ORDERED that the judgment is modified, on the law and the facts, by (1) deleting from subdivision 1 of the seventh decretal paragraph thereof the provisions determining that the defendant's T. Rowe Price IRA and California bank account constitute marital property subject to equitable distribution and awarding the plaintiff a 50% share of those assets, (2) deleting subdivision 2(i)(d) from the seventh decretal paragraph thereof, (3) deleting from subdivision 2(iii) of the seventh decretal paragraph thereof the figures of $121,904, $141,740, $51,034, $70,870, and $51,034 and substituting therefor the figures of $108,815, $128,651, $44,489.50, $64,325.50, and $44,489.50, respectively;  (4) deleting from subdivision 2(v) of the seventh decretal paragraph thereof the word “three,” (5) deleting from subdivision 2(v) of the seventh decretal paragraph thereof the figures of $10,162, $5,081, and $4,237 and substituting therefor the figures of $4,244, $2,122, and $1,278, respectively;  and (6) deleting the eighth decretal paragraph thereof and substituting therefor a provision directing the defendant to pay $22,000 toward the plaintiff's counsel fees, said sum to be paid directly to the plaintiff's attorney in 12 equal monthly installments commencing no later than 30 days after the service of a copy of this decision and order upon the defendant;  as so modified, the judgment is affirmed insofar as appealed from, without costs or disbursements.

The appeal from the order must be dismissed because the right of direct appeal therefrom terminated with the entry of judgment in the action (see Matter of Aho, 39 N.Y.2d 241, 383 N.Y.S.2d 285, 347 N.E.2d 647).   The issues raised on the appeal from the order are brought up for review and have been considered on the appeal from the judgment (see CPLR 5501[a][1] ).

 The defendant contends that the referee who was appointed to hear and report with regard to the issues raised in this action exhibited bias against her, and that the Supreme Court should have directed a new hearing on the issues.   However, the defendant waived any claim of bias by her conduct in raising the issue of bias for the first time after the hearing, after the referee prepared her report, and after the plaintiff moved to confirm the report (see Dime Sav. Bank of N.Y. v. Glavey, 214 A.D.2d 419, 625 N.Y.S.2d 181;  Fisher v. Fisher, 223 App.Div. 19, 227 N.Y.S. 345, affd. 250 N.Y. 313, 165 N.E. 460).   In any event, the record fails to support her claim of bias (see Poster v. Poster, 4 A.D.3d 145, 771 N.Y.S.2d 635).

 Where a referee's findings are supported by the record, the court should confirm the referee's report and adopt the recommendation made therein (see Slater v. Links at N. Hills, 262 A.D.2d 299, 691 N.Y.S.2d 101;  Frater v.
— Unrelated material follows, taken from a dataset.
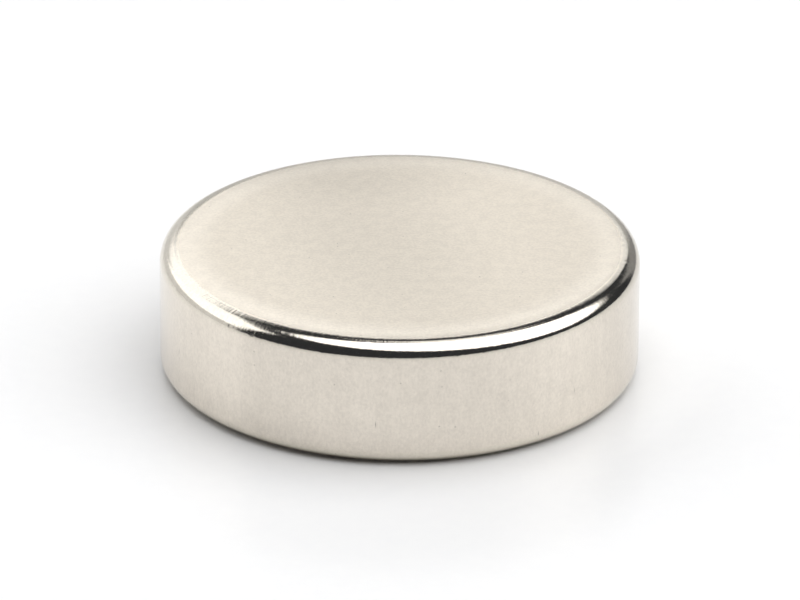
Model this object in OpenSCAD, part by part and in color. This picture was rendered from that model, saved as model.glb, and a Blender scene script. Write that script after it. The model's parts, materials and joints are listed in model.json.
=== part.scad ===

Lavine, 229 A.D.2d 564, 646 N.Y.S.2d 46).   The majority of the referee's findings in this case, including those regarding the custody of the parties' children, were amply supported by the evidence and were properly upheld by the Supreme Court.   However, the determination that a particular IRA and bank account owned by the defendant constituted marital property subject to equitable distribution was not supported by the record.   Those accounts were opened by the defendant prior to the parties' marriage, she deposited no funds in them during the marriage, and any increase in their value was not attributable to the plaintiff (see Domestic Relations Law § 236[B][1][d] [1], [3];  Harris v. Harris, 242 A.D.2d 558, 662 N.Y.S.2d 532).   Accordingly, the court should not have distributed those accounts (see Domestic Relations Law § 236[B][5][b] ), and we modify the judgment to reflect the deletion of those assets from the equitable distribution directed by the court.

Furthermore, in view of the respective assets and earning capacities of the parties and the other relevant factors in this case (see Domestic Relations Law § 237[a];  DeCabrera v. Cabrera-Rosete, 70 N.Y.2d 879, 881, 524 N.Y.S.2d 176, 518 N.E.2d 1168), the court improvidently exercised its discretion in directing the defendant to pay $41,934, or approximately 75%, of the plaintiff's counsel fees.   Under the circumstances of this case, an award of $22,000 or approximately 40% of the plaintiff's total counsel fees, is appropriate.

The defendant's remaining contentions are without merit.